Contrary to popular belief, you do not have to spend a lot on someone to let them know you care about them. The internet is full of helpful resources that can help you create low to no cost dates. Feel free to also use your social media networks for ideas.
DO NOT CONFUSE INCOME WITH WEALTH.
Income is not wealth. Again, income is NOT wealth. Assets build wealth and you have to use your income to acquire assets. Beyond your emergency fund, you should be thinking about saving to invest in stocks, bonds, real estate, etc. Find a financial/investment adviser as soon as you have a job. You do not have to wait until you have “money” to start investing. The earlier you start, the greater chance you will have of creating wealth over the long-term. Passive income, money earned from not having to work, should be a central focus of what you use your income for. Do no squander away the opportunity to set up yourself and future family while you have the opportunity.
LEAVE THE MATERIALISM FOR SOMEONE ELSE.
We have all seen that friend or friends who gets a job after college and decides to go on a spending spree for the nice car, clothes, and showing off for Instagram. This is not the man you want to be. Becoming a slave to material possessions and forsaking your financial future while being part of a labor population that is the most vulnerable is not only not smart, but dangerous. Material things lose value and defer from your ability to invest among other things.

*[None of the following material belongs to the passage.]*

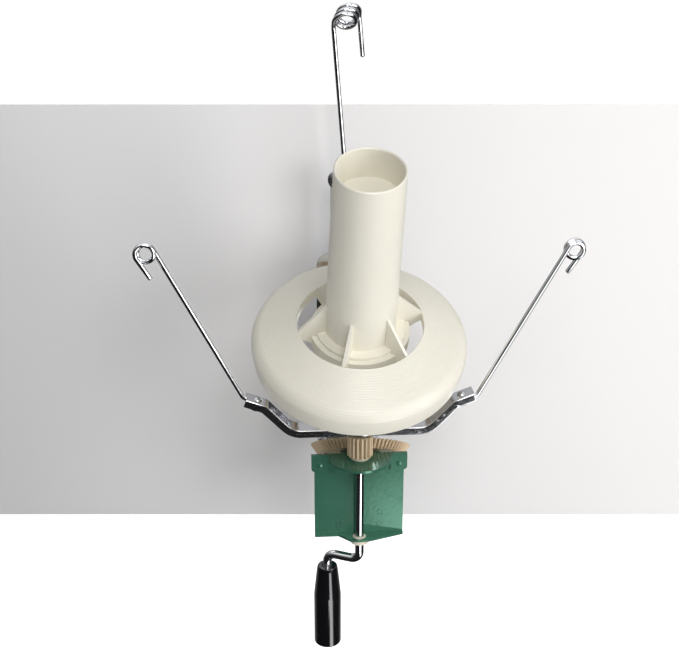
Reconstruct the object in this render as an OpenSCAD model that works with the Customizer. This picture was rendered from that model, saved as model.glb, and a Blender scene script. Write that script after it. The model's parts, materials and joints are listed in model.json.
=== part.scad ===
/* [Crank] */
// Diameter of the rod that makes the shaft, the arm, the grip pin and the tilted spindle
rod_d = 6; // [5:0.5:6.5]
// Throw of the crank, from the shaft's axis to the grip's axis
crank_throw = 23.5; // [20:0.5:26]
// Direction of the arm at rest, turned from the right-hand side
crank_angle = 155; // [90:5:180]
// Depth of the arm's axis under the top of the bearing plate
arm_depth = 77.5; // [77:0.5:85]
// Centre-line radius of the two bends of the crank
bend_r = 6; // [5:0.5:8]
// Length of the grip
grip_len = 62; // [50:1:80]
// Largest diameter of the grip
grip_d = 18.8; // [16:0.2:20]
// Diameter of the grip's top end
grip_top_d = 13.6; // [12:0.2:15]
// Length of the grip's taper
grip_taper = 23; // [15:1:35]

/* [Bobbin] */
// Lean of the spindle and the bobbin from the shaft
lean = 27.1; // [24:0.1:28]
// Height of the spindle's bend above the bearing plate
pivot_h = 100.2; // [98:0.2:106]
// Distance from the spindle's bend to the tube's mouth
tube_top = 113.4; // [100:1:125]
// Outer diameter of the tube at its mouth
tube_mouth_d = 41.6; // [38:0.2:43]
// Outer diameter of the tube at its foot
tube_foot_d = 45.2; // [44:0.2:46]
// Wall of the tube
tube_wall = 1.6; // [1.2:0.1:2]
// Depth of the bridge under the mouth
bridge_depth = 30; // [26:1:34]
// Depth of the floor under the mouth
plug_depth = 20.5; // [14:0.5:21]
// Diameter of the flange's inner hole
hole_d = 80.4; // [76:0.2:84]
// Outer diameter of the flange
flange_d = 139.2; // [130:0.2:142]
// Depth of the flange's inner edge under the spindle's bend
hole_depth = 7.1; // [6:0.1:9]
// Fall of the flange's cone from its inner edge to its rim
cone_fall = 12; // [9:0.5:14]
// Height of the skirt under the rim
skirt_h = 22; // [14:0.5:24]
// Wall of the flange
flange_wall = 2.2; // [1.8:0.1:2.6]
// Number of grooves in the flange's cone
groove_count = 8; // [5:1:8]
// Distance from groove to groove
groove_pitch = 2.1; // [1.6:0.1:2.1]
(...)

Ultimately, if you are a man and are not financially safe or stable, then you are not ready for a serious relationship with anyone. Do not confuse stable for rich. Most of the time financially stability can be achieved in a relatively short period with the proper sacrifices (like having a roommate or two or three) after graduating. Becoming financially literate is vital to helping remove the stresses of finances in African American relationships. A stress that is often noted as being the greatest area of conflict within relationships. After all, love does not cost a thing, but bad financial habits do.